Exercise aim:
Copy exactly the lines of the material below that run from the one containing "# Weld seam: filler of the double-V butt weld" through the one containing "imported = [obj". Copy no other lines.

Available data:
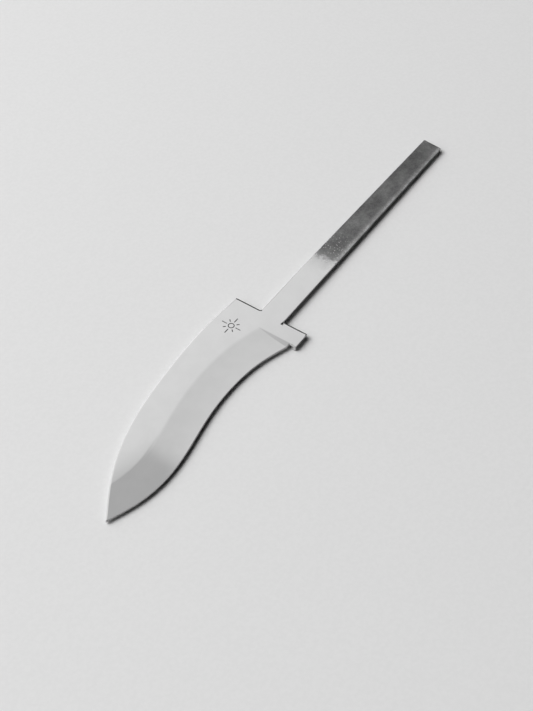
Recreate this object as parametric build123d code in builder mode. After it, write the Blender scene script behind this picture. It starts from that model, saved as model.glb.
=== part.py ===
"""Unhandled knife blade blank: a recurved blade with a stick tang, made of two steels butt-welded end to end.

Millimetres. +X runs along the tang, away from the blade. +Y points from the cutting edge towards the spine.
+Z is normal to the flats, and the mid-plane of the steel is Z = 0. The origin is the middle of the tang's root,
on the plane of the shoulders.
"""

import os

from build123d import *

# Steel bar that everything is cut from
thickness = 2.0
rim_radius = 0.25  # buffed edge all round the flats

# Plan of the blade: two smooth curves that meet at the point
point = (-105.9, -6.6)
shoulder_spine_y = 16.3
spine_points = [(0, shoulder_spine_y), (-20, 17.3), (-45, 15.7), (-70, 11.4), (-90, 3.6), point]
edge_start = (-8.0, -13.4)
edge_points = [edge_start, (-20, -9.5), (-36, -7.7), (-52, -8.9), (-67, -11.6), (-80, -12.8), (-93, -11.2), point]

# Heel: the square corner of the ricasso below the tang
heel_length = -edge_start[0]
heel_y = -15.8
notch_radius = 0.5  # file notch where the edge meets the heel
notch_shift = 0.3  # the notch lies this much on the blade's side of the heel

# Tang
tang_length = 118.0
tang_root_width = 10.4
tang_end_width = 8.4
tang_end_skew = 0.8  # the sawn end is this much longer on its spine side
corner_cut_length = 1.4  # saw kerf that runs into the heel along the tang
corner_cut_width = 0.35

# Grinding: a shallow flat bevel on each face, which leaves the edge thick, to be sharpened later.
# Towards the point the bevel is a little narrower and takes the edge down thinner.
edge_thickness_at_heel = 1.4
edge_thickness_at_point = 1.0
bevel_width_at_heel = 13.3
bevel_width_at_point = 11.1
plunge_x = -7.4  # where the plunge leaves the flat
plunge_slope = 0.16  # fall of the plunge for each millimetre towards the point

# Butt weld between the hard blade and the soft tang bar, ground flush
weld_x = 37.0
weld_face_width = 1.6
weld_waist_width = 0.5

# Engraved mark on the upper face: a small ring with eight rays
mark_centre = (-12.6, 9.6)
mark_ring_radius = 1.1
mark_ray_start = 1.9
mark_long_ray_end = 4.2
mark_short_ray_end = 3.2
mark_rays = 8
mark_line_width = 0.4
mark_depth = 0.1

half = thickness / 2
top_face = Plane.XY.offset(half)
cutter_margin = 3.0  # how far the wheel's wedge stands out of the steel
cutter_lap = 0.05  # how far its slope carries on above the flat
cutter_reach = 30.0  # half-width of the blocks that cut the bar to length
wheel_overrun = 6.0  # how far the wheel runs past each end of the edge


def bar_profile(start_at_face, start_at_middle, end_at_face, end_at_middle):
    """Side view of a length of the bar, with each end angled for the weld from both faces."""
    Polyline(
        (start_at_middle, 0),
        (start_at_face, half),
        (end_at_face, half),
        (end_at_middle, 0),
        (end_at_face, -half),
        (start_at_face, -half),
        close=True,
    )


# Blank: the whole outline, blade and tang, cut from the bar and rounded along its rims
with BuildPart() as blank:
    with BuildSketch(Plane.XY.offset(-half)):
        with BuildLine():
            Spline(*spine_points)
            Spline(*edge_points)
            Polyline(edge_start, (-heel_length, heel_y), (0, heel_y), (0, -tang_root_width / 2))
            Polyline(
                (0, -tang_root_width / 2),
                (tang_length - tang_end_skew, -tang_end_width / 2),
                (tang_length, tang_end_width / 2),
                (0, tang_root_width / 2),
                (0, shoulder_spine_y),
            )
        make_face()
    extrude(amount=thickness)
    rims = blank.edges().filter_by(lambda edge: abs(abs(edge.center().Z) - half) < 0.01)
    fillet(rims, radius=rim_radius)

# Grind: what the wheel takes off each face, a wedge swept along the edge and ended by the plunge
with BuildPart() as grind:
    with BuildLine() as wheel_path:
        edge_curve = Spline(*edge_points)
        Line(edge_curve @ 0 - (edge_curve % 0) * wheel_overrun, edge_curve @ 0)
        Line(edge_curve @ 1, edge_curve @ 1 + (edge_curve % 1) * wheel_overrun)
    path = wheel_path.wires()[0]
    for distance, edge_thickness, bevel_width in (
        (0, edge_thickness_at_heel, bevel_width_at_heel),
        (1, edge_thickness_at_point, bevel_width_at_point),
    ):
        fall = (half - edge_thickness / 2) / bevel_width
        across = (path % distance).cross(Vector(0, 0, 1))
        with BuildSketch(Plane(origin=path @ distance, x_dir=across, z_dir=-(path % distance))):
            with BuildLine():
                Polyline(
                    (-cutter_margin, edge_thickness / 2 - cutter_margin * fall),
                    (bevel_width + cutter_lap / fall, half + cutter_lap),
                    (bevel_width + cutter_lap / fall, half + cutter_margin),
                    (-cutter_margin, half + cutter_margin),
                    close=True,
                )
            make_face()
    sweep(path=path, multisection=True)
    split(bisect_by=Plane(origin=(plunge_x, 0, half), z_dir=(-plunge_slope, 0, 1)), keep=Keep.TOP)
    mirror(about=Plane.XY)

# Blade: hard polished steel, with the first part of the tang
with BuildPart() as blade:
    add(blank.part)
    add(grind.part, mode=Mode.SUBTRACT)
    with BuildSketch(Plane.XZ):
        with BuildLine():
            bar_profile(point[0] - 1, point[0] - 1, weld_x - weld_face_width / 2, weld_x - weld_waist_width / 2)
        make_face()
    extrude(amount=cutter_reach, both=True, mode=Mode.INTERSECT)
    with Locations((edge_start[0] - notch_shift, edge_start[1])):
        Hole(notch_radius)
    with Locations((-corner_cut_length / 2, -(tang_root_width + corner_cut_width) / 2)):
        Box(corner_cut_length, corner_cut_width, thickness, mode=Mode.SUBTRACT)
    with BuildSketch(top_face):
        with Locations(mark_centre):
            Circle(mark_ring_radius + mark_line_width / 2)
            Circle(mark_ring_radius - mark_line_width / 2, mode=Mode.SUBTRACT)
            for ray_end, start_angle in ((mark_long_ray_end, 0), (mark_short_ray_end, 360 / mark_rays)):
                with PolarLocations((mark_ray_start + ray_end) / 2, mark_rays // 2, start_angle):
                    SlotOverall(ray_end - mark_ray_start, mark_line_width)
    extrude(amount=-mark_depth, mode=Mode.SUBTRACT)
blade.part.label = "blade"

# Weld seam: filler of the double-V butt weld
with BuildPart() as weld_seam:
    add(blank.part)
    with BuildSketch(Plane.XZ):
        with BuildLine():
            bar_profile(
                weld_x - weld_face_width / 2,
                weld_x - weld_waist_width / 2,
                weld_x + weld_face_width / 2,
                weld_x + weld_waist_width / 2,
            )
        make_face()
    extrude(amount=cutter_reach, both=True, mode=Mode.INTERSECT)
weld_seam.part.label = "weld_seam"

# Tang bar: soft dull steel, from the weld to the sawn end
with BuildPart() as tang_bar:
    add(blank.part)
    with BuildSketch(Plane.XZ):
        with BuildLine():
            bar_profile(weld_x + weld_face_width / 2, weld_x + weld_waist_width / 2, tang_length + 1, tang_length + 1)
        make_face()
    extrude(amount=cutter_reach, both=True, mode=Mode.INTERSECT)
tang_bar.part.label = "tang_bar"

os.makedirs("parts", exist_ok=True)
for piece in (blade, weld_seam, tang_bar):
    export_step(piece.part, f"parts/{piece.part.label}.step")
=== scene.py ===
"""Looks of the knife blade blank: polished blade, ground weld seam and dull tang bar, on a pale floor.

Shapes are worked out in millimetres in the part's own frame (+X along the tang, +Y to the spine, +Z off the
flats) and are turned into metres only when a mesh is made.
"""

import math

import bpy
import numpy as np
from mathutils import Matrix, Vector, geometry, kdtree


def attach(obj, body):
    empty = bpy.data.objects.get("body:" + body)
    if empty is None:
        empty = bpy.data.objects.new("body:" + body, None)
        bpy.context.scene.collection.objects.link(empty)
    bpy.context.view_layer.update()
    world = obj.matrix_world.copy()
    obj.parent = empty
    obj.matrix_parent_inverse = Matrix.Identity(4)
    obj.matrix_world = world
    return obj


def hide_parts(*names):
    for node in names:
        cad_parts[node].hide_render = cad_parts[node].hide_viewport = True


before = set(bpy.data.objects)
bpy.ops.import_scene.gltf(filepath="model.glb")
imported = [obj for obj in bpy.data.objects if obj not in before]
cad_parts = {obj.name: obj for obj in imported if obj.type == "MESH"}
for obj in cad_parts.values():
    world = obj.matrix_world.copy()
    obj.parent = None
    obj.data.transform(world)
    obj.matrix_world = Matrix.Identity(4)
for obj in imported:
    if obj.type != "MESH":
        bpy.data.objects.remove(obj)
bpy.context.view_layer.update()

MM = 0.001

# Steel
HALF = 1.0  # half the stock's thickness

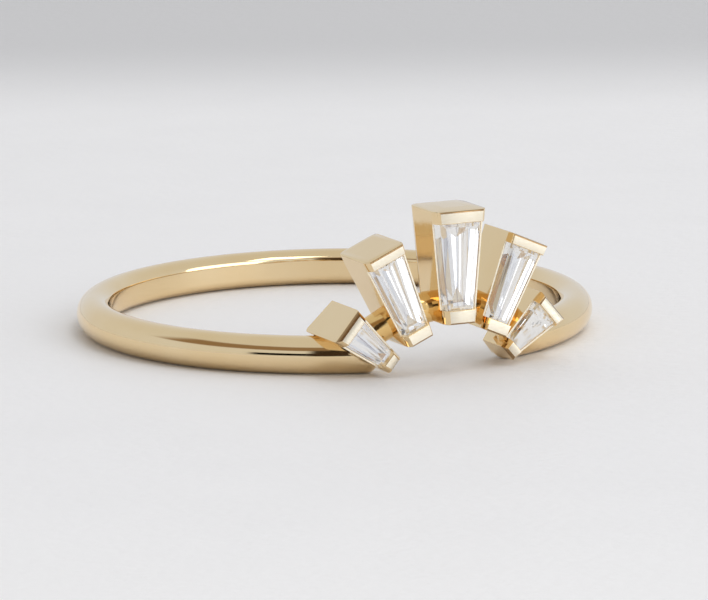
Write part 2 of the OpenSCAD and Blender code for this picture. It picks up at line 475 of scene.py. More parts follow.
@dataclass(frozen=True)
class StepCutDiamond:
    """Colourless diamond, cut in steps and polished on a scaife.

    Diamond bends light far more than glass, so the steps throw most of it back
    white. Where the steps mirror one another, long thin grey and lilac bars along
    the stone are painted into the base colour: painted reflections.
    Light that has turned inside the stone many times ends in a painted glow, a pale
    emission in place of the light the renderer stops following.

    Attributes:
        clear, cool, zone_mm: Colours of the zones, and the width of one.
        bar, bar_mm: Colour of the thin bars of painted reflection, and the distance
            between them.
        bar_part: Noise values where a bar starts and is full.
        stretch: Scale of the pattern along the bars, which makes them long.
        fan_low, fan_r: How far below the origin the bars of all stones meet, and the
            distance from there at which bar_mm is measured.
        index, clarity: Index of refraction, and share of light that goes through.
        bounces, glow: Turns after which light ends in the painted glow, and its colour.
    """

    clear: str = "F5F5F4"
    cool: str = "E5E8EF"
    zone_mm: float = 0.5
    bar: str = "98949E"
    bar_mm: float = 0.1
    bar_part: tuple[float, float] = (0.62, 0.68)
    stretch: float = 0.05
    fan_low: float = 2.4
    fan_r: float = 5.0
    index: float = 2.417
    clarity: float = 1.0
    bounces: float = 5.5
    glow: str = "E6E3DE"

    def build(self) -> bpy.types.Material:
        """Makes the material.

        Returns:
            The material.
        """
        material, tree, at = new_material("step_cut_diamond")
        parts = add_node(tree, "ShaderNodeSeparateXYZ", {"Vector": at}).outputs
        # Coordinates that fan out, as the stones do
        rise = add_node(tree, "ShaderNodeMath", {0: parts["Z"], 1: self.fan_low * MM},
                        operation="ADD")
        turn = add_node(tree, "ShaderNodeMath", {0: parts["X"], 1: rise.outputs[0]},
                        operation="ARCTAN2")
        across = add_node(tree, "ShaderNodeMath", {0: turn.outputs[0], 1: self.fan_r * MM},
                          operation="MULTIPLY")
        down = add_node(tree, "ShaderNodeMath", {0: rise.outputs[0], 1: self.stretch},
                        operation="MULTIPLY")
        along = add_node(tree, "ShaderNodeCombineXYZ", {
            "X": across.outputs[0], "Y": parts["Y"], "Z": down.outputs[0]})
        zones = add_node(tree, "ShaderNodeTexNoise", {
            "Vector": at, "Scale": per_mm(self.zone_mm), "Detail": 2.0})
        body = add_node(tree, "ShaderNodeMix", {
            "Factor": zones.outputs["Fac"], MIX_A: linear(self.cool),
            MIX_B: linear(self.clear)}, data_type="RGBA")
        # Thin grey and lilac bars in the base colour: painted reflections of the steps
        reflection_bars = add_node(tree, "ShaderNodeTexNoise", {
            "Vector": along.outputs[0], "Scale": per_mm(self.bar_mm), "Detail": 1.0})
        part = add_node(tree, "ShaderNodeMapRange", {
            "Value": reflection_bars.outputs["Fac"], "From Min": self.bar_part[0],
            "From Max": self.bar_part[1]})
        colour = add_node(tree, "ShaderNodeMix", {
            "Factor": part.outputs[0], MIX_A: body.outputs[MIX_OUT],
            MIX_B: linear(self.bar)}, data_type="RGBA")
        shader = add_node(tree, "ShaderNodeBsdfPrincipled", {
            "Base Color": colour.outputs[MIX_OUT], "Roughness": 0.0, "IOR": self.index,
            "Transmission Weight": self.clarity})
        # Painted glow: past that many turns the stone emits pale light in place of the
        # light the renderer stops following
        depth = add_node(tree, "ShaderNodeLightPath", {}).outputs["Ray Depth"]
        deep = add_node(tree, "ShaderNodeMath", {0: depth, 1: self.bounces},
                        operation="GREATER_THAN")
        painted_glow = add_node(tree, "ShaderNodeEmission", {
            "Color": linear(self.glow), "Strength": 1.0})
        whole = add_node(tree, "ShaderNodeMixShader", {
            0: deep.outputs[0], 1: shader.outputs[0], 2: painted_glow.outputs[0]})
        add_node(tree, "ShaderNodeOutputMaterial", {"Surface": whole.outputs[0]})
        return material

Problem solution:
# Weld seam: filler of the double-V butt weld
with BuildPart() as weld_seam:
    add(blank.part)
    with BuildSketch(Plane.XZ):
        with BuildLine():
            bar_profile(
                weld_x - weld_face_width / 2,
                weld_x - weld_waist_width / 2,
                weld_x + weld_face_width / 2,
                weld_x + weld_waist_width / 2,
            )
        make_face()
    extrude(amount=cutter_reach, both=True, mode=Mode.INTERSECT)
weld_seam.part.label = "weld_seam"

# Tang bar: soft dull steel, from the weld to the sawn end
with BuildPart() as tang_bar:
    add(blank.part)
    with BuildSketch(Plane.XZ):
        with BuildLine():
            bar_profile(weld_x + weld_face_width / 2, weld_x + weld_waist_width / 2, tang_length + 1, tang_length + 1)
        make_face()
    extrude(amount=cutter_reach, both=True, mode=Mode.INTERSECT)
tang_bar.part.label = "tang_bar"

os.makedirs("parts", exist_ok=True)
for piece in (blade, weld_seam, tang_bar):
    export_step(piece.part, f"parts/{piece.part.label}.step")
=== scene.py ===
"""Looks of the knife blade blank: polished blade, ground weld seam and dull tang bar, on a pale floor.

Shapes are worked out in millimetres in the part's own frame (+X along the tang, +Y to the spine, +Z off the
flats) and are turned into metres only when a mesh is made.
"""

import math

import bpy
import numpy as np
from mathutils import Matrix, Vector, geometry, kdtree


def attach(obj, body):
    empty = bpy.data.objects.get("body:" + body)
    if empty is None:
        empty = bpy.data.objects.new("body:" + body, None)
        bpy.context.scene.collection.objects.link(empty)
    bpy.context.view_layer.update()
    world = obj.matrix_world.copy()
    obj.parent = empty
    obj.matrix_parent_inverse = Matrix.Identity(4)
    obj.matrix_world = world
    return obj


def hide_parts(*names):
    for node in names:
        cad_parts[node].hide_render = cad_parts[node].hide_viewport = True


before = set(bpy.data.objects)
bpy.ops.import_scene.gltf(filepath="model.glb")
imported = [obj for obj in bpy.data.objects if obj not in before]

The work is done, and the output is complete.